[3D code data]
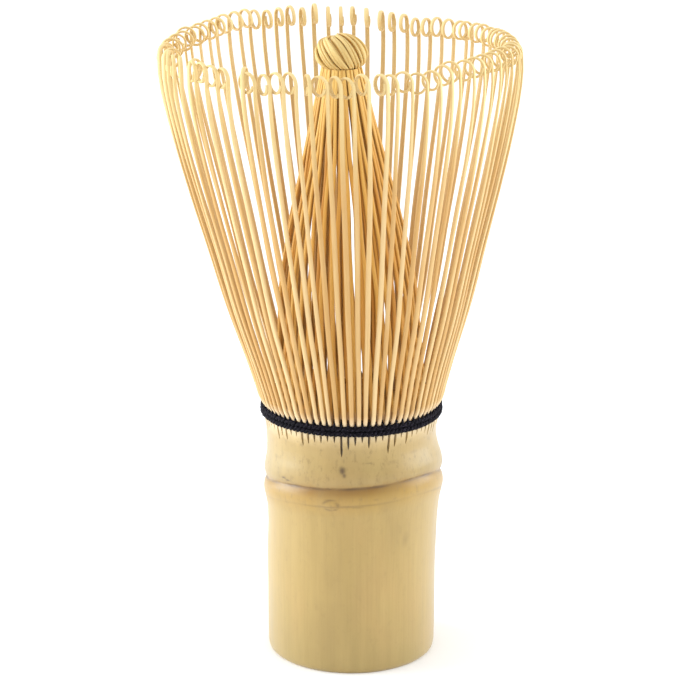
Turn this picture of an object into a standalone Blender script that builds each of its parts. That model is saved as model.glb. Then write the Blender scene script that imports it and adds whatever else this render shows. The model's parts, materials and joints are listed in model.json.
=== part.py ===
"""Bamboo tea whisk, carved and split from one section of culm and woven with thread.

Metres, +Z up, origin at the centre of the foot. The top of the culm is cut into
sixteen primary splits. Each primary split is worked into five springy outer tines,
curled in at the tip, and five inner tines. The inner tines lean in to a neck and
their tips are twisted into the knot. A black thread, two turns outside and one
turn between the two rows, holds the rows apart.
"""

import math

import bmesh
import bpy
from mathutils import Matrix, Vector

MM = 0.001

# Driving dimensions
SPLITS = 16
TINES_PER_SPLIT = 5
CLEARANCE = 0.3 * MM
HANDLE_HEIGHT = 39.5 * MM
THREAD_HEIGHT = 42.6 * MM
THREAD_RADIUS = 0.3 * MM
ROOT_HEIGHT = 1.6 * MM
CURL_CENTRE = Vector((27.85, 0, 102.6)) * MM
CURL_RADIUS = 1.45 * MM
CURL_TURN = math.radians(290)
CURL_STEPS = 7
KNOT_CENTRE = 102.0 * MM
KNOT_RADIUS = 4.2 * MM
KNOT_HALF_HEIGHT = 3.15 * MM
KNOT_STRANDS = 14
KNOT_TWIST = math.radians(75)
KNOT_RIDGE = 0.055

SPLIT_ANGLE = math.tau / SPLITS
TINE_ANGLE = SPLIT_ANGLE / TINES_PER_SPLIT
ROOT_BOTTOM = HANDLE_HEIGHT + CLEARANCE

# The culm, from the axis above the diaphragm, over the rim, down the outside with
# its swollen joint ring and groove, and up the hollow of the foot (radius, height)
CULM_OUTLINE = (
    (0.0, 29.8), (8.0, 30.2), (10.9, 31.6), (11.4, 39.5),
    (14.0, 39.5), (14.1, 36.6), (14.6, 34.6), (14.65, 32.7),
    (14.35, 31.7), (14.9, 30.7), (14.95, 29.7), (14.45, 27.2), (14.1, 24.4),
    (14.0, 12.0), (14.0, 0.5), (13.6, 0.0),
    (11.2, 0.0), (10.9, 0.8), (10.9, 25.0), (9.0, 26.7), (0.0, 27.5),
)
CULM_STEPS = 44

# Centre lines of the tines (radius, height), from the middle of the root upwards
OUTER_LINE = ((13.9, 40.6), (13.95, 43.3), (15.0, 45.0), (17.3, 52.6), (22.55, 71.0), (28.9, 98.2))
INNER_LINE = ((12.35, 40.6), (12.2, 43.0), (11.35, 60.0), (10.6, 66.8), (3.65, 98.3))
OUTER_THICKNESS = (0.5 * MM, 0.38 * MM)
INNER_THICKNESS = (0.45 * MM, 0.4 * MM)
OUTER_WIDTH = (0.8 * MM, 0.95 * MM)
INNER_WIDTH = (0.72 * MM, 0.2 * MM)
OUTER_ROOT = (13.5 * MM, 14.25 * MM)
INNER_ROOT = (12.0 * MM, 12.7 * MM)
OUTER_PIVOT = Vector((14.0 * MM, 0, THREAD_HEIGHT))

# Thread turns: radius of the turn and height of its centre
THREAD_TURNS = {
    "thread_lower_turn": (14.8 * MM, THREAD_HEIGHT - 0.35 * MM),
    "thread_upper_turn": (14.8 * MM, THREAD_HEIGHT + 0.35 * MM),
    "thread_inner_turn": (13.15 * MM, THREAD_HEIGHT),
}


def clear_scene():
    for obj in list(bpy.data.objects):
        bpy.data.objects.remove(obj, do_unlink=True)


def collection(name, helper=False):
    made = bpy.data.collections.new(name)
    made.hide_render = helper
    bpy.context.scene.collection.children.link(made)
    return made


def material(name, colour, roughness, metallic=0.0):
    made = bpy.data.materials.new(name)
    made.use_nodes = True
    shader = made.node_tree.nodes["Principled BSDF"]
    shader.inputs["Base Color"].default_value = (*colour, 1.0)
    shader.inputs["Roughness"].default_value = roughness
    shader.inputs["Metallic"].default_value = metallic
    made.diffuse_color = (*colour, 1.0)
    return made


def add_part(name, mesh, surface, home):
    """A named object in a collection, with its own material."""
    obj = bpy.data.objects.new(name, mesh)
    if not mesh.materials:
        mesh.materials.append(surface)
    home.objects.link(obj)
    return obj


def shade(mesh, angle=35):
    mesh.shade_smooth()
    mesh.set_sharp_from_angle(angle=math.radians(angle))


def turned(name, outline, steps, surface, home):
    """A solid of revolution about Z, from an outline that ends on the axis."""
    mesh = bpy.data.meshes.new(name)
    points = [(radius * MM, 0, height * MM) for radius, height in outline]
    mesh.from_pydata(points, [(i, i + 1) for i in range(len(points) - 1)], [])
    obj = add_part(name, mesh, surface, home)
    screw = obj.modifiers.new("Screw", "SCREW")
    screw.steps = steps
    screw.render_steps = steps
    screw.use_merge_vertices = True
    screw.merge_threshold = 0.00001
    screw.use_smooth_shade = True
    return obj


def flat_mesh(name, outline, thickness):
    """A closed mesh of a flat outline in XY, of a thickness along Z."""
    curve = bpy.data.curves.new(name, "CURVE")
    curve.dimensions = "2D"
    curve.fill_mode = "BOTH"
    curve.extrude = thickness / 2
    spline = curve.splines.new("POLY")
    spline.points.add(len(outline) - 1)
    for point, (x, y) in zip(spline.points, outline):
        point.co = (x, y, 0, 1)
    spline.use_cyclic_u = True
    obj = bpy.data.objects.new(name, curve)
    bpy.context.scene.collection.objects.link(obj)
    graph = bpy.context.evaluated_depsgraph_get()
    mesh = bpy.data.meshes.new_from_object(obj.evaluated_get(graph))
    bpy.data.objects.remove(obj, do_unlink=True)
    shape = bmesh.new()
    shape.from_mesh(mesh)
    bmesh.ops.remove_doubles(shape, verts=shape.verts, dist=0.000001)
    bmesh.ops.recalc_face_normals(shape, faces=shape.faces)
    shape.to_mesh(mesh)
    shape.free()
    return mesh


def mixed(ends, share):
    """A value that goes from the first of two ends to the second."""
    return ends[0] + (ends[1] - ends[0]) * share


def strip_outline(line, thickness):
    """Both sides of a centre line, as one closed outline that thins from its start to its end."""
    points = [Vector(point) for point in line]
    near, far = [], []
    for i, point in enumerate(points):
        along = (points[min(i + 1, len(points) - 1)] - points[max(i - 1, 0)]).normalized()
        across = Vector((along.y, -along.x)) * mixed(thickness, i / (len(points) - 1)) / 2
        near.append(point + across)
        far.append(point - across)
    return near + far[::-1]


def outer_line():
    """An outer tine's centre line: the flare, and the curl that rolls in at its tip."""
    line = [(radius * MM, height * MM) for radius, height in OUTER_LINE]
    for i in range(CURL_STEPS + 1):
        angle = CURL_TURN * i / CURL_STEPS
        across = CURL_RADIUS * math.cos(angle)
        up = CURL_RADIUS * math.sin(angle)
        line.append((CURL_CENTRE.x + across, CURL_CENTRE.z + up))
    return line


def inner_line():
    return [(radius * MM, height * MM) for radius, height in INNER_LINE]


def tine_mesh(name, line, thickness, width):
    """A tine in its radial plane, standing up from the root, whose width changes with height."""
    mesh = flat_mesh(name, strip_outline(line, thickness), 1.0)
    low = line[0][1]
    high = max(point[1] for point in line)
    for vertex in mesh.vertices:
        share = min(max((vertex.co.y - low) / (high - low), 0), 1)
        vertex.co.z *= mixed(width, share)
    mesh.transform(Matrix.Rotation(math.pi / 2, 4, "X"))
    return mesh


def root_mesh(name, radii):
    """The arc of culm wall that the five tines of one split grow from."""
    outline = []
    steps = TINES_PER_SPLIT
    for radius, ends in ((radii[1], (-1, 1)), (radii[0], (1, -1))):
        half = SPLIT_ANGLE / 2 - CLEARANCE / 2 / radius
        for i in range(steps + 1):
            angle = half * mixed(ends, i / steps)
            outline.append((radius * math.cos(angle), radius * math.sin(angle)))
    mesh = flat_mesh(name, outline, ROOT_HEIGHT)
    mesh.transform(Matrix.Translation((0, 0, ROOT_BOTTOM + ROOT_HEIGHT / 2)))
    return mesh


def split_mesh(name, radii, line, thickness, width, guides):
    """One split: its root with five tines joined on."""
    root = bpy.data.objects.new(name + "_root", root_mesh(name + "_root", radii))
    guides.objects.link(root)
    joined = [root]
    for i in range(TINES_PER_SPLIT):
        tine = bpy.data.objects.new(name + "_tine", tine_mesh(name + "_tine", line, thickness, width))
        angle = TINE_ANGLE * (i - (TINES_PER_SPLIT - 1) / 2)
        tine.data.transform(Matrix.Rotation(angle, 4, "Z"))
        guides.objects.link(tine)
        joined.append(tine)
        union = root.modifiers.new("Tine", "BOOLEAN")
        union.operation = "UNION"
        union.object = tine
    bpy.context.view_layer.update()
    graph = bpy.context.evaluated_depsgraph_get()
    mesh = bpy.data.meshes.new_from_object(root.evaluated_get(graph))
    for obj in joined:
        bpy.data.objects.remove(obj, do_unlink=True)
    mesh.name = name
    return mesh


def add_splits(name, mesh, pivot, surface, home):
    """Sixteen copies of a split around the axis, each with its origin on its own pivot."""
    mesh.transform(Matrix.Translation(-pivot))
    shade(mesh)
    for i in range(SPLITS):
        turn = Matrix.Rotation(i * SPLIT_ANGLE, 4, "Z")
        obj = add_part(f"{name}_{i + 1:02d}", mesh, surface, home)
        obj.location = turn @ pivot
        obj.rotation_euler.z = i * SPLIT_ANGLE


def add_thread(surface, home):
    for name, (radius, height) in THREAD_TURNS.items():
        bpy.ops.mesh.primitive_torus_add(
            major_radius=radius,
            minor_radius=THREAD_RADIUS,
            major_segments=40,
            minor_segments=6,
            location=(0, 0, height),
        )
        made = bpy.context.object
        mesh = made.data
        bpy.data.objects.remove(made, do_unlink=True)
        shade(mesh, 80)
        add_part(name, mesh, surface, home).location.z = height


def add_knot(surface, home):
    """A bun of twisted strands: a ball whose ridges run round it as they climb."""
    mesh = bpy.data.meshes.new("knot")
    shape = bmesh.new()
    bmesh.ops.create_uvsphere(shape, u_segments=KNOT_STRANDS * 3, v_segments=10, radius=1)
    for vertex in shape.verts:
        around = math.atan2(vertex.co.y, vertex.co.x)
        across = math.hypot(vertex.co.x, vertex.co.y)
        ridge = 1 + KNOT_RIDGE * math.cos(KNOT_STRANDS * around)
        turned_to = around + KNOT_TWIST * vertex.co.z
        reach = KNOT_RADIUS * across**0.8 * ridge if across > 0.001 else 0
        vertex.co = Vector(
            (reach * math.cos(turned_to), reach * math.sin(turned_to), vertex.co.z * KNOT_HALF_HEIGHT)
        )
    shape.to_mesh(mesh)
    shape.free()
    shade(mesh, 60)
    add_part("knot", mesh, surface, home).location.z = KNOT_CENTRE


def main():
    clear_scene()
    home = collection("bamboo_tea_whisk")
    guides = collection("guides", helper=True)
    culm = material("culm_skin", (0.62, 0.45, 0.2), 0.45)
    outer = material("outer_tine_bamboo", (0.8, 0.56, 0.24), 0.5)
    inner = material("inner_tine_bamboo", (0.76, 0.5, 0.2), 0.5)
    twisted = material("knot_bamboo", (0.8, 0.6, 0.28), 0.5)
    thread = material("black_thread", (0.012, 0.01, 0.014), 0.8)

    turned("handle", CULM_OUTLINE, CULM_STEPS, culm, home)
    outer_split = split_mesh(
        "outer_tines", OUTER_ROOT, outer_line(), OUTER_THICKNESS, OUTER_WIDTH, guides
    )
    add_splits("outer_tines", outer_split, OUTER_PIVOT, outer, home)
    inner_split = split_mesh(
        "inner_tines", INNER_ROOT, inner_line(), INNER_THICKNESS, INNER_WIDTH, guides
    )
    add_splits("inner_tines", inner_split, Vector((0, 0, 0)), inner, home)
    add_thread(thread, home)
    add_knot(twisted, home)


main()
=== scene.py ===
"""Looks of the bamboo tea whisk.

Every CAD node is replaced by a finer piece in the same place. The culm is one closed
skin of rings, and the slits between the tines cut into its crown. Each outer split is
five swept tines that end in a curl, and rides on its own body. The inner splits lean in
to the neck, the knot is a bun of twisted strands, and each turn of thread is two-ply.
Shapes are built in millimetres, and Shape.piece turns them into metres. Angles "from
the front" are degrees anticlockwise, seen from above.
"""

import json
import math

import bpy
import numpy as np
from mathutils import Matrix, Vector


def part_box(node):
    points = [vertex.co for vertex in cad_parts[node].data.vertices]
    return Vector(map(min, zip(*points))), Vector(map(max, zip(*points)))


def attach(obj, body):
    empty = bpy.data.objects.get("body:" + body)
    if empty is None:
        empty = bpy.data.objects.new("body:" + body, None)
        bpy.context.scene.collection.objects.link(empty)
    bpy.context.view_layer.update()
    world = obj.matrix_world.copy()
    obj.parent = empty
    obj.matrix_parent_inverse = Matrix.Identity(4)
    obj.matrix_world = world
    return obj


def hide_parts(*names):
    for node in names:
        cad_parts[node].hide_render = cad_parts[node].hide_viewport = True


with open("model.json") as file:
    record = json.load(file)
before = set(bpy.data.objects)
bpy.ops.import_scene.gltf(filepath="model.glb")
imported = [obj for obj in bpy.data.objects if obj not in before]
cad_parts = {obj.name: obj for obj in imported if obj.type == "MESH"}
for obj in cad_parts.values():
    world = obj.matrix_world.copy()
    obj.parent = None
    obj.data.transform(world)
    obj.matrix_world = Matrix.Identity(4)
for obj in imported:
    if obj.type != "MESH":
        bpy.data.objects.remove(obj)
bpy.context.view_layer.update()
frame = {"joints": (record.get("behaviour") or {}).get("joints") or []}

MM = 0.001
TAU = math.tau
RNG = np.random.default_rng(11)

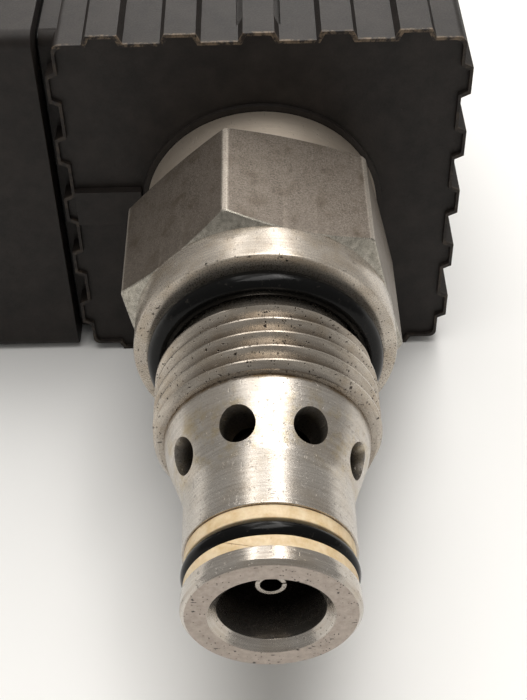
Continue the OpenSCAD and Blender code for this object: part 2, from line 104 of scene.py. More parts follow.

• **WORK TO BE COMPLETED**:
Retype only this portion of the data above: the line containing "CULM_STEPS, culm, home)", the line containing "obj.parent = None", and all lines between them, exactly.

• **RESPONSE**:
    turned("handle", CULM_OUTLINE, CULM_STEPS, culm, home)
    outer_split = split_mesh(
        "outer_tines", OUTER_ROOT, outer_line(), OUTER_THICKNESS, OUTER_WIDTH, guides
    )
    add_splits("outer_tines", outer_split, OUTER_PIVOT, outer, home)
    inner_split = split_mesh(
        "inner_tines", INNER_ROOT, inner_line(), INNER_THICKNESS, INNER_WIDTH, guides
    )
    add_splits("inner_tines", inner_split, Vector((0, 0, 0)), inner, home)
    add_thread(thread, home)
    add_knot(twisted, home)


main()
=== scene.py ===
"""Looks of the bamboo tea whisk.

Every CAD node is replaced by a finer piece in the same place. The culm is one closed
skin of rings, and the slits between the tines cut into its crown. Each outer split is
five swept tines that end in a curl, and rides on its own body. The inner splits lean in
to the neck, the knot is a bun of twisted strands, and each turn of thread is two-ply.
Shapes are built in millimetres, and Shape.piece turns them into metres. Angles "from
the front" are degrees anticlockwise, seen from above.
"""

import json
import math

import bpy
import numpy as np
from mathutils import Matrix, Vector


def part_box(node):
    points = [vertex.co for vertex in cad_parts[node].data.vertices]
    return Vector(map(min, zip(*points))), Vector(map(max, zip(*points)))


def attach(obj, body):
    empty = bpy.data.objects.get("body:" + body)
    if empty is None:
        empty = bpy.data.objects.new("body:" + body, None)
        bpy.context.scene.collection.objects.link(empty)
    bpy.context.view_layer.update()
    world = obj.matrix_world.copy()
    obj.parent = empty
    obj.matrix_parent_inverse = Matrix.Identity(4)
    obj.matrix_world = world
    return obj


def hide_parts(*names):
    for node in names:
        cad_parts[node].hide_render = cad_parts[node].hide_viewport = True


with open("model.json") as file:
    record = json.load(file)
before = set(bpy.data.objects)
bpy.ops.import_scene.gltf(filepath="model.glb")
imported = [obj for obj in bpy.data.objects if obj not in before]
cad_parts = {obj.name: obj for obj in imported if obj.type == "MESH"}
for obj in cad_parts.values():
    world = obj.matrix_world.copy()
    obj.parent = None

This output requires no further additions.